Exactly the lines from the one that contains "const fluorite = new" to the one that contains "imported = [obj", both lines included, should be copied, and no others.
▼▼▼
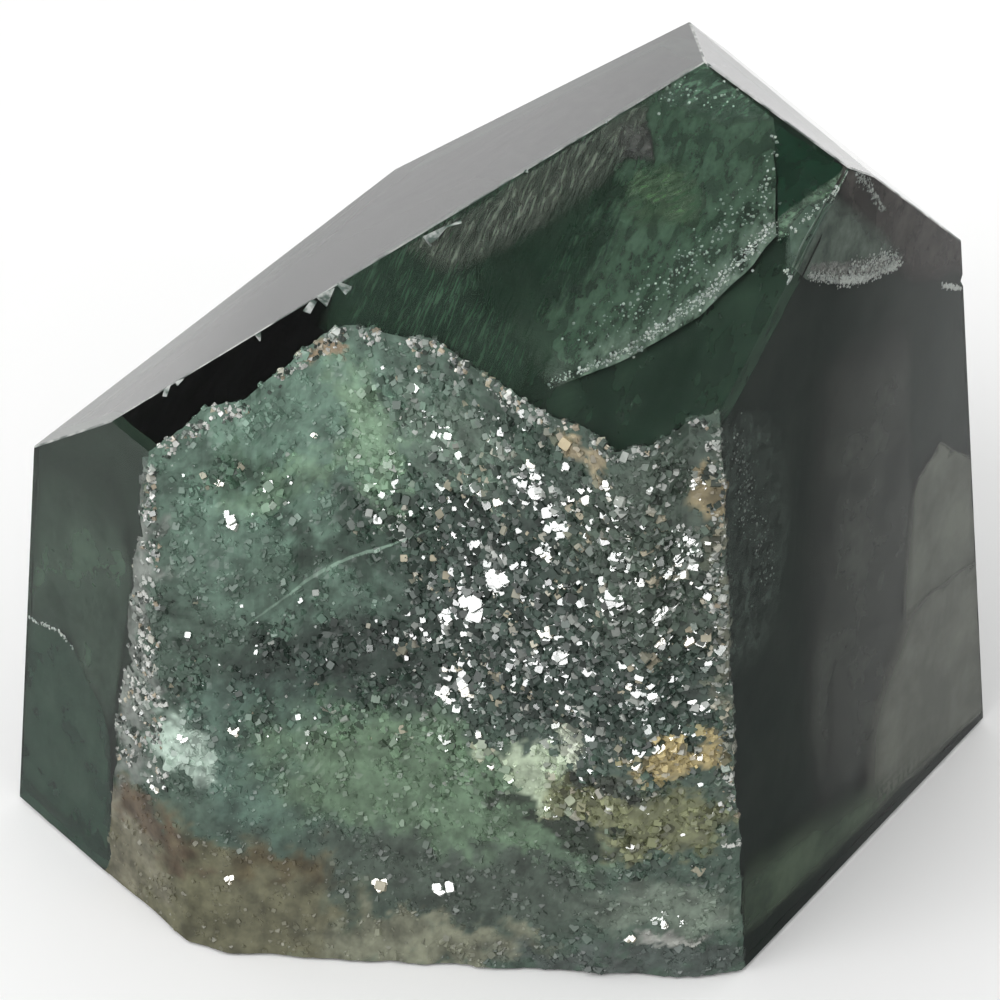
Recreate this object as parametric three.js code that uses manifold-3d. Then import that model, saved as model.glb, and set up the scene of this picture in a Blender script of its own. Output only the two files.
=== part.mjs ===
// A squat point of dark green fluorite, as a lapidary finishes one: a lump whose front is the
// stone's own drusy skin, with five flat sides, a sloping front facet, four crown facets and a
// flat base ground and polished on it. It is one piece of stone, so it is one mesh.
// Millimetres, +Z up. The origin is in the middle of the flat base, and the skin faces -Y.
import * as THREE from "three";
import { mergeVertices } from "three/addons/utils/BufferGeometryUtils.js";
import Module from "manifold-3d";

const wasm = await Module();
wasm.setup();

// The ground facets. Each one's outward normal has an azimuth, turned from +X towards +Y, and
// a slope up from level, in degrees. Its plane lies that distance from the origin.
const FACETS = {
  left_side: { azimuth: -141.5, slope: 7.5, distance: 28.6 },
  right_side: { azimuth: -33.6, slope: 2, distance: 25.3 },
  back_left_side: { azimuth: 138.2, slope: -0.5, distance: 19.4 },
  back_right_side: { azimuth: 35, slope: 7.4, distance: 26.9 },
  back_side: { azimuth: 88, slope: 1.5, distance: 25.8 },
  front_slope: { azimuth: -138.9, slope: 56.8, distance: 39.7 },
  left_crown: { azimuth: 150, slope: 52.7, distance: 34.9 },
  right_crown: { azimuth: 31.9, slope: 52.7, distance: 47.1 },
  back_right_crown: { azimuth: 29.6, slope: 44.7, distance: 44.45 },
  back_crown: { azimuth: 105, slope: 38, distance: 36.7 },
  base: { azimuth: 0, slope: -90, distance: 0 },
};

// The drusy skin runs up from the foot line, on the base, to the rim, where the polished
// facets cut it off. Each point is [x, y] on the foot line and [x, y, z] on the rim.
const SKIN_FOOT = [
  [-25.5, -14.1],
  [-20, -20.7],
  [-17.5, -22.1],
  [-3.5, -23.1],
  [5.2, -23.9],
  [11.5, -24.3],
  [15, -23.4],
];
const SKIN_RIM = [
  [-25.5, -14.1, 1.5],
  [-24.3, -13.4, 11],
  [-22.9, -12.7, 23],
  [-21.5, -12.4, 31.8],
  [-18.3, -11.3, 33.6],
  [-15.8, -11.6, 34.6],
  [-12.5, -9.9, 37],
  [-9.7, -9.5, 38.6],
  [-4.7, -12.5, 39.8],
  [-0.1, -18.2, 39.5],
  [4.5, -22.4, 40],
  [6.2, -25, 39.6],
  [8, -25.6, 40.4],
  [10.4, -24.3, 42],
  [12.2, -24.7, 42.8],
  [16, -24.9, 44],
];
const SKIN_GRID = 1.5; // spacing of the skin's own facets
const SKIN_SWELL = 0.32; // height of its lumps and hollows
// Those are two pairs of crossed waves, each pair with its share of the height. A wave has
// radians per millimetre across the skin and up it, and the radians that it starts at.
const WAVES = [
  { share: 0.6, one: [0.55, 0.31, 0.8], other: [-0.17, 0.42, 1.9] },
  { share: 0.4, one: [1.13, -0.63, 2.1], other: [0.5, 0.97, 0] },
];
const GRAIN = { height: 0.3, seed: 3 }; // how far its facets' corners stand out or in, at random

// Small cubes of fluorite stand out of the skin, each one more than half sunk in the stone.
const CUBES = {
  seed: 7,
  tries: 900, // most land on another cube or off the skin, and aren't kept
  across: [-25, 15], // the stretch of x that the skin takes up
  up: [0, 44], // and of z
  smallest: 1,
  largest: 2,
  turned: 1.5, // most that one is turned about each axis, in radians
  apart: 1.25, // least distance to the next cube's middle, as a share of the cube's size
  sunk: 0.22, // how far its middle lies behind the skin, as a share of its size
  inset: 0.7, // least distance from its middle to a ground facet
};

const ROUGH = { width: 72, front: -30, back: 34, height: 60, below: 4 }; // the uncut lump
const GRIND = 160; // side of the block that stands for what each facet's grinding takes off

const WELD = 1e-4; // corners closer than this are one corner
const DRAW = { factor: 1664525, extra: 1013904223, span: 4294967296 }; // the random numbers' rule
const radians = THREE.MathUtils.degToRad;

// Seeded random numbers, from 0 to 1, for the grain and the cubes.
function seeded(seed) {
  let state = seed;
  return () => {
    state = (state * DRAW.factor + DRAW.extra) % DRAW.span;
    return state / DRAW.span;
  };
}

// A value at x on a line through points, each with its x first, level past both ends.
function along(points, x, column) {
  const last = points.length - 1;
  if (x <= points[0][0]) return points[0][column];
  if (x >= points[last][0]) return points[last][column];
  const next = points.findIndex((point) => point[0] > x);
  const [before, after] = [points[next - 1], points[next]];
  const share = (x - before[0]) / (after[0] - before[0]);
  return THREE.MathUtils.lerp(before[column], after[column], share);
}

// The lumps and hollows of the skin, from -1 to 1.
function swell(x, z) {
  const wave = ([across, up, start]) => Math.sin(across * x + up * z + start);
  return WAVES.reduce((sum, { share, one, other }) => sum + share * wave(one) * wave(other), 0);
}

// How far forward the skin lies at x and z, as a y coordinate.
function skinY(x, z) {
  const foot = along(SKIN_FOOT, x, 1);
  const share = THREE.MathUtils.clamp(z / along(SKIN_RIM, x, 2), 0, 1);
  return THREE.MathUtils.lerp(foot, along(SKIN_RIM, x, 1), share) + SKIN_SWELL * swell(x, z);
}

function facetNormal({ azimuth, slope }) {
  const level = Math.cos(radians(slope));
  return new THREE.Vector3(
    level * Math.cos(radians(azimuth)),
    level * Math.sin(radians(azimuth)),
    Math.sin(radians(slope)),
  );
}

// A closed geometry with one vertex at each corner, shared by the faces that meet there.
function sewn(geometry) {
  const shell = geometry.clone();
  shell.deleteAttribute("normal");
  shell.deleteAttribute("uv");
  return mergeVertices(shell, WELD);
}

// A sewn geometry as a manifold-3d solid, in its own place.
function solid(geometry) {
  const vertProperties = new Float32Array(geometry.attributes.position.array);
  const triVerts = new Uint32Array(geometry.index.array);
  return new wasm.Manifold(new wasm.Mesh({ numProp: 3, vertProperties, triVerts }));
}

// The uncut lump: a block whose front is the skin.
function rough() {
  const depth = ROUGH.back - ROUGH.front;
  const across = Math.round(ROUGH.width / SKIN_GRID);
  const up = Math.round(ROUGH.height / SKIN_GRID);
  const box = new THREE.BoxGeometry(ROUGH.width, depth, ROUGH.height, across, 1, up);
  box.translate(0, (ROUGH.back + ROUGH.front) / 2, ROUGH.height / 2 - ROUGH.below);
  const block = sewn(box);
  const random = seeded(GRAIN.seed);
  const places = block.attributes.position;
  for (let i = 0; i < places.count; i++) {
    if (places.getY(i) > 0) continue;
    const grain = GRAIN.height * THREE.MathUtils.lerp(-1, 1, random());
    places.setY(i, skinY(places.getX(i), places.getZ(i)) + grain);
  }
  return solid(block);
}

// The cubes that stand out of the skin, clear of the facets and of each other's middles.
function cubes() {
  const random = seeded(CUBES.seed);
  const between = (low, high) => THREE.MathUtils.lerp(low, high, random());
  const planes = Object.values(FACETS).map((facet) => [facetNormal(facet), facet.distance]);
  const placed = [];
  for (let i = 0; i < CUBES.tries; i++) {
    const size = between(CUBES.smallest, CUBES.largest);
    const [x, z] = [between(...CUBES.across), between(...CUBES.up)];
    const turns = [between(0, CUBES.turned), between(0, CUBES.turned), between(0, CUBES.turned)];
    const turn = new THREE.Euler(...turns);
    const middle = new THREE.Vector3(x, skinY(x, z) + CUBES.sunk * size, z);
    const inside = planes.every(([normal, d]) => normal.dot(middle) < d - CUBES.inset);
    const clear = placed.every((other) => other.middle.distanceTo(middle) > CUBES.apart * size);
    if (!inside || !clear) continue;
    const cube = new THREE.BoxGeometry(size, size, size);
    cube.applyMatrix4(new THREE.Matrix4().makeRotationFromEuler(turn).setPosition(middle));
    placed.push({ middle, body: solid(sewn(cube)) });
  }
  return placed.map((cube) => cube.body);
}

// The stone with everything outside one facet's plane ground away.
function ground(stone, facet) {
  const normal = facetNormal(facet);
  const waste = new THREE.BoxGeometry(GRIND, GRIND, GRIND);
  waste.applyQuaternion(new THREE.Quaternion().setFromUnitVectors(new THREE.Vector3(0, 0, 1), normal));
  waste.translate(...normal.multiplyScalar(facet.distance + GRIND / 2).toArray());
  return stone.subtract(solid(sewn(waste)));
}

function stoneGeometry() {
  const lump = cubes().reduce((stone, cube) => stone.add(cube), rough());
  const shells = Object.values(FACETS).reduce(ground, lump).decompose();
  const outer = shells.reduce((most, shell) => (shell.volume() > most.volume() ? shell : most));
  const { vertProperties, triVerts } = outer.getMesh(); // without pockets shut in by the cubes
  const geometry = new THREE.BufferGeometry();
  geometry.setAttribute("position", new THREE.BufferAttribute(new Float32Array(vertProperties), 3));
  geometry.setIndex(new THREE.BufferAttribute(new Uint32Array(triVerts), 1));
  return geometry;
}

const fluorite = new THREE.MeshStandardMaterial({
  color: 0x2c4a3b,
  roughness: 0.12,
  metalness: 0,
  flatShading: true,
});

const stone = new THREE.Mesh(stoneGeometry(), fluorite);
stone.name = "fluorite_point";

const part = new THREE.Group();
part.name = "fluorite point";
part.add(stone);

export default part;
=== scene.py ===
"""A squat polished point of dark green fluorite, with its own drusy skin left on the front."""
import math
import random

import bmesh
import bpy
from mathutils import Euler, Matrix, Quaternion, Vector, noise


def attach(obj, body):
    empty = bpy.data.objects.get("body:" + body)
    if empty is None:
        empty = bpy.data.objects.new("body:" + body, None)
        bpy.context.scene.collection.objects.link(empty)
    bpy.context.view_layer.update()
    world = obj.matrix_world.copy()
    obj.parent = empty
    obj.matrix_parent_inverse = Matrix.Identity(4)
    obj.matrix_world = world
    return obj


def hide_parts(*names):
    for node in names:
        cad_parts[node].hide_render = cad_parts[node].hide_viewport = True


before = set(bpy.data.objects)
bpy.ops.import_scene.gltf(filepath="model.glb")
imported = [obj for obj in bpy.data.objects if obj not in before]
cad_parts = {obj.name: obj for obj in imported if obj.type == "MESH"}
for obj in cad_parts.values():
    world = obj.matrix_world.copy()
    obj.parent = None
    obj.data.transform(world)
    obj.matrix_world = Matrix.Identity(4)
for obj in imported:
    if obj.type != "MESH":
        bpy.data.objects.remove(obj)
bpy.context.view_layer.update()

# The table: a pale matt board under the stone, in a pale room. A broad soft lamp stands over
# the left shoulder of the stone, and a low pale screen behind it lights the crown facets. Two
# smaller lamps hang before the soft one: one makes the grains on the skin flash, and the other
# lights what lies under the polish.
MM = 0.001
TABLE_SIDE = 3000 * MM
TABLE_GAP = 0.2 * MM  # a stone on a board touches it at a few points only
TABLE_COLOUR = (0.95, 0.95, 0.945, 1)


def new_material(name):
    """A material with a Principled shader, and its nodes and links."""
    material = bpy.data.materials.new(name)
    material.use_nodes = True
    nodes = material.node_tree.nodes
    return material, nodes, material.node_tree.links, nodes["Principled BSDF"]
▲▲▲
[Answer to this exercise]:
const fluorite = new THREE.MeshStandardMaterial({
  color: 0x2c4a3b,
  roughness: 0.12,
  metalness: 0,
  flatShading: true,
});

const stone = new THREE.Mesh(stoneGeometry(), fluorite);
stone.name = "fluorite_point";

const part = new THREE.Group();
part.name = "fluorite point";
part.add(stone);

export default part;
=== scene.py ===
"""A squat polished point of dark green fluorite, with its own drusy skin left on the front."""
import math
import random

import bmesh
import bpy
from mathutils import Euler, Matrix, Quaternion, Vector, noise


def attach(obj, body):
    empty = bpy.data.objects.get("body:" + body)
    if empty is None:
        empty = bpy.data.objects.new("body:" + body, None)
        bpy.context.scene.collection.objects.link(empty)
    bpy.context.view_layer.update()
    world = obj.matrix_world.copy()
    obj.parent = empty
    obj.matrix_parent_inverse = Matrix.Identity(4)
    obj.matrix_world = world
    return obj


def hide_parts(*names):
    for node in names:
        cad_parts[node].hide_render = cad_parts[node].hide_viewport = True


before = set(bpy.data.objects)
bpy.ops.import_scene.gltf(filepath="model.glb")
imported = [obj for obj in bpy.data.objects if obj not in before]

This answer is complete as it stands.